[Start of Data extract]
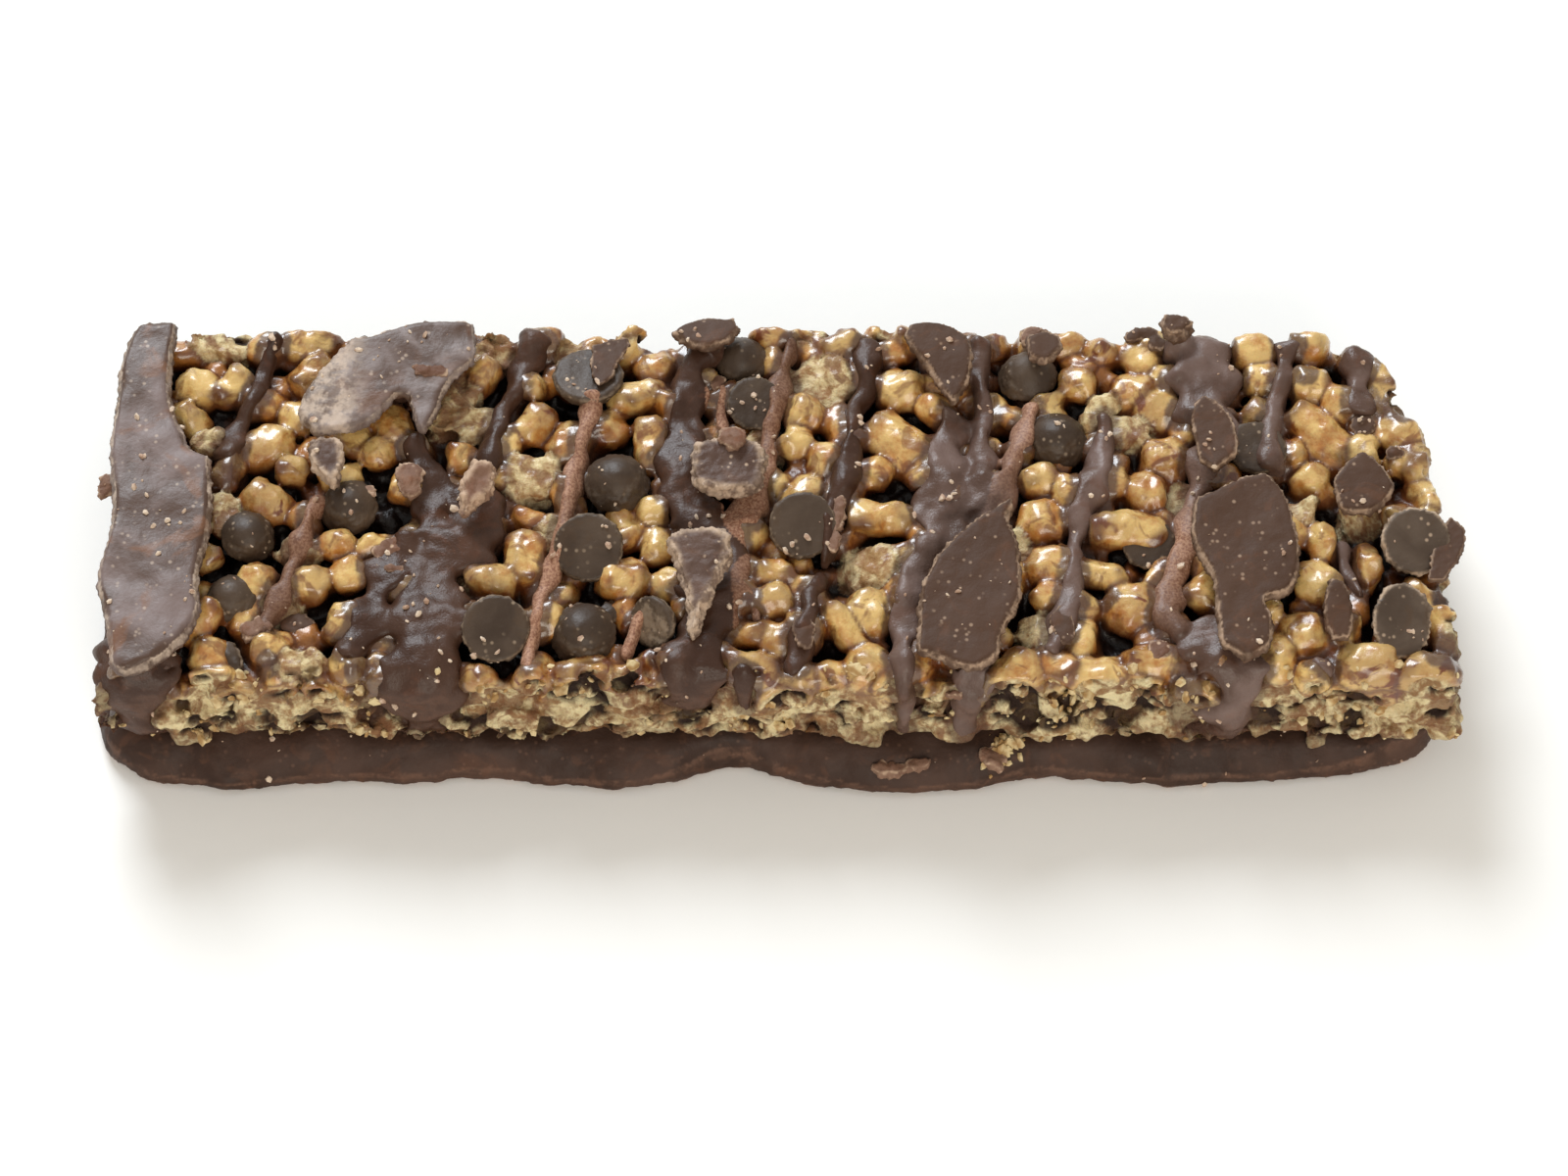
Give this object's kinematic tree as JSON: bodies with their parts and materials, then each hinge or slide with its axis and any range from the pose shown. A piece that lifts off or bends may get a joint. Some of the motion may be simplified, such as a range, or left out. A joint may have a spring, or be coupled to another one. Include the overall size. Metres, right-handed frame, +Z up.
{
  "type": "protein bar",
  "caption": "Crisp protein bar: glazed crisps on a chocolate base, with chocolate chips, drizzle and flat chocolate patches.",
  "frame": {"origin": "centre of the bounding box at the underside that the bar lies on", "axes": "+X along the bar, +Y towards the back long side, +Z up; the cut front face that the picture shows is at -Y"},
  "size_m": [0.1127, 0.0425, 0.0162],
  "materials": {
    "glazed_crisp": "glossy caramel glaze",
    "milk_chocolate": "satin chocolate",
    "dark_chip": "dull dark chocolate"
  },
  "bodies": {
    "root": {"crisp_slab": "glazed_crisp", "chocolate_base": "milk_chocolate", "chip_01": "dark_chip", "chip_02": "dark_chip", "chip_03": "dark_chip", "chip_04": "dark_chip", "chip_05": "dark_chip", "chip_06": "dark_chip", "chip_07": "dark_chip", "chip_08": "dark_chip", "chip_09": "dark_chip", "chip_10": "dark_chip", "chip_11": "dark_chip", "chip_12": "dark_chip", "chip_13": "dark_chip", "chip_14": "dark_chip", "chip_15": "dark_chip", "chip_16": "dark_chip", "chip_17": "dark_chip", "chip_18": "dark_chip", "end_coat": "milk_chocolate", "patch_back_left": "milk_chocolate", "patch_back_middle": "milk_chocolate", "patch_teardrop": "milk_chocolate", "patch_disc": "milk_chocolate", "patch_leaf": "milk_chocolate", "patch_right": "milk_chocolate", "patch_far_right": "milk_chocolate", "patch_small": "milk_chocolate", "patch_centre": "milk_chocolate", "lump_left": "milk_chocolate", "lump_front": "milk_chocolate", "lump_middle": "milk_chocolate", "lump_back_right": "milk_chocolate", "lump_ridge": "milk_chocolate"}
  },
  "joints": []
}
[End of Data extract]
- Exercise
Make an exact copy of the data above.

- Solution to this exercise
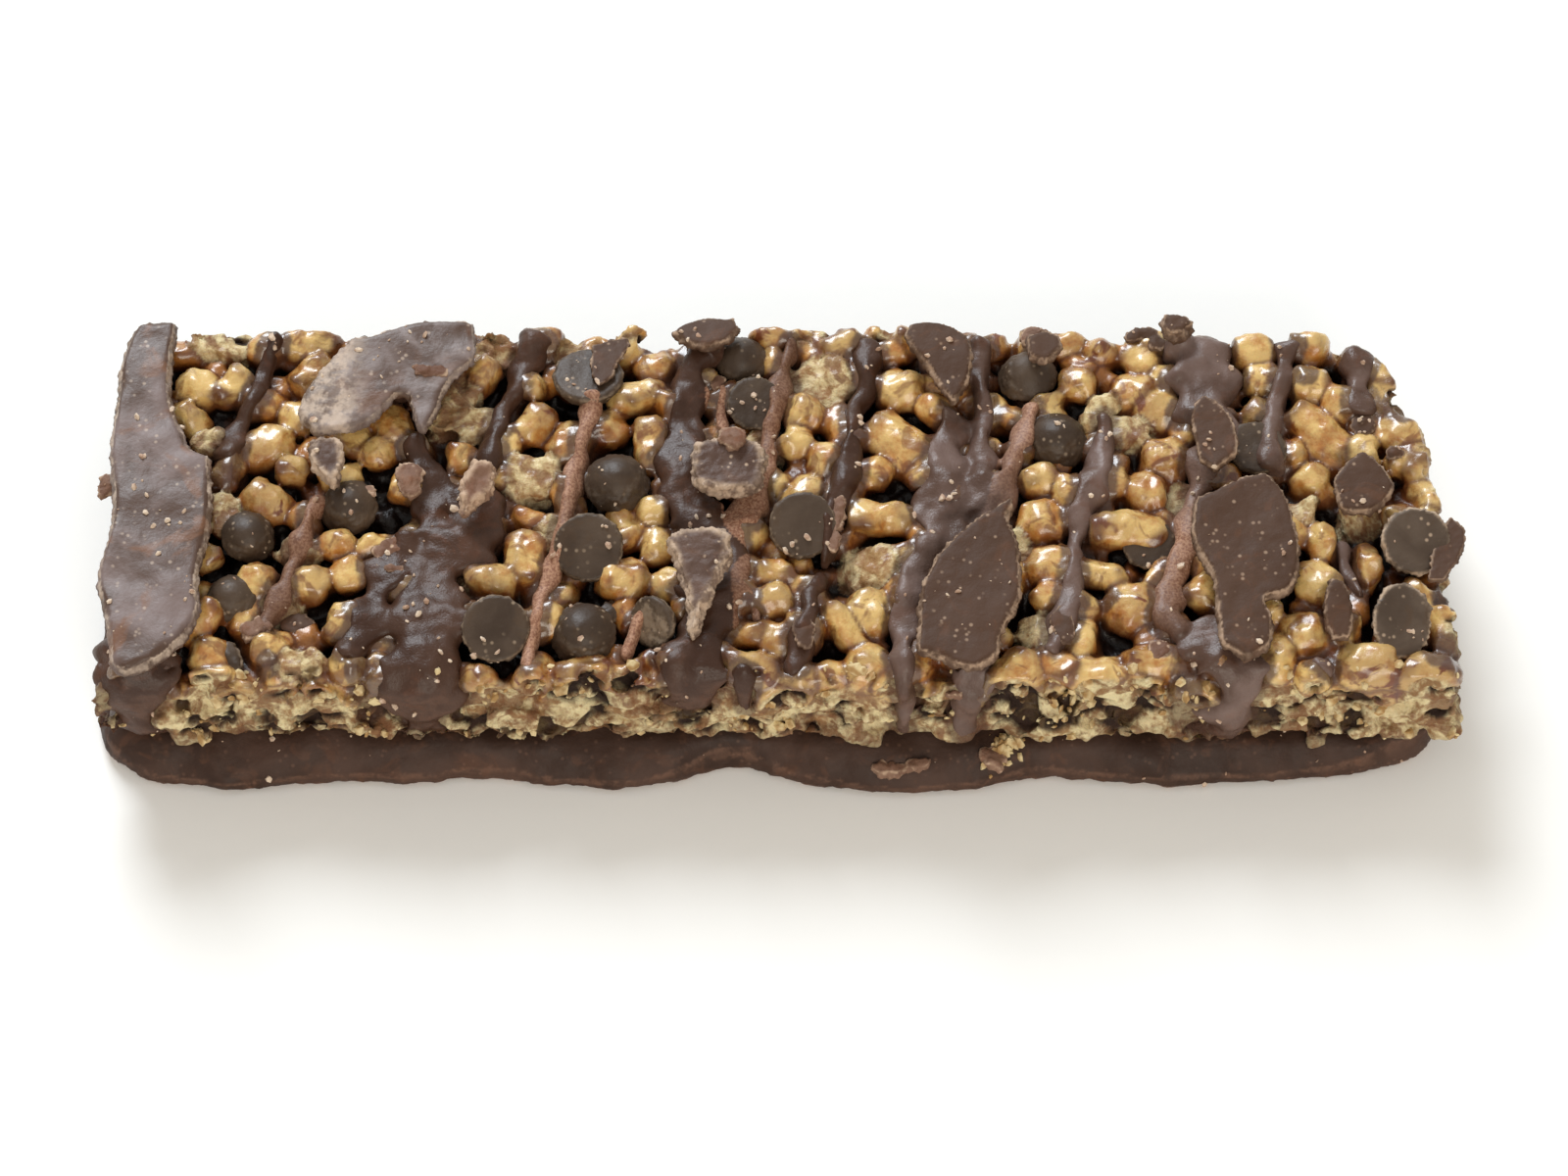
Give this object's kinematic tree as JSON: bodies with their parts and materials, then each hinge or slide with its axis and any range from the pose shown. A piece that lifts off or bends may get a joint. Some of the motion may be simplified, such as a range, or left out. A joint may have a spring, or be coupled to another one. Include the overall size. Metres, right-handed frame, +Z up.
{
  "type": "protein bar",
  "caption": "Crisp protein bar: glazed crisps on a chocolate base, with chocolate chips, drizzle and flat chocolate patches.",
  "frame": {"origin": "centre of the bounding box at the underside that the bar lies on", "axes": "+X along the bar, +Y towards the back long side, +Z up; the cut front face that the picture shows is at -Y"},
  "size_m": [0.1127, 0.0425, 0.0162],
  "materials": {
    "glazed_crisp": "glossy caramel glaze",
    "milk_chocolate": "satin chocolate",
    "dark_chip": "dull dark chocolate"
  },
  "bodies": {
    "root": {"crisp_slab": "glazed_crisp", "chocolate_base": "milk_chocolate", "chip_01": "dark_chip", "chip_02": "dark_chip", "chip_03": "dark_chip", "chip_04": "dark_chip", "chip_05": "dark_chip", "chip_06": "dark_chip", "chip_07": "dark_chip", "chip_08": "dark_chip", "chip_09": "dark_chip", "chip_10": "dark_chip", "chip_11": "dark_chip", "chip_12": "dark_chip", "chip_13": "dark_chip", "chip_14": "dark_chip", "chip_15": "dark_chip", "chip_16": "dark_chip", "chip_17": "dark_chip", "chip_18": "dark_chip", "end_coat": "milk_chocolate", "patch_back_left": "milk_chocolate", "patch_back_middle": "milk_chocolate", "patch_teardrop": "milk_chocolate", "patch_disc": "milk_chocolate", "patch_leaf": "milk_chocolate", "patch_right": "milk_chocolate", "patch_far_right": "milk_chocolate", "patch_small": "milk_chocolate", "patch_centre": "milk_chocolate", "lump_left": "milk_chocolate", "lump_front": "milk_chocolate", "lump_middle": "milk_chocolate", "lump_back_right": "milk_chocolate", "lump_ridge": "milk_chocolate"}
  },
  "joints": []
}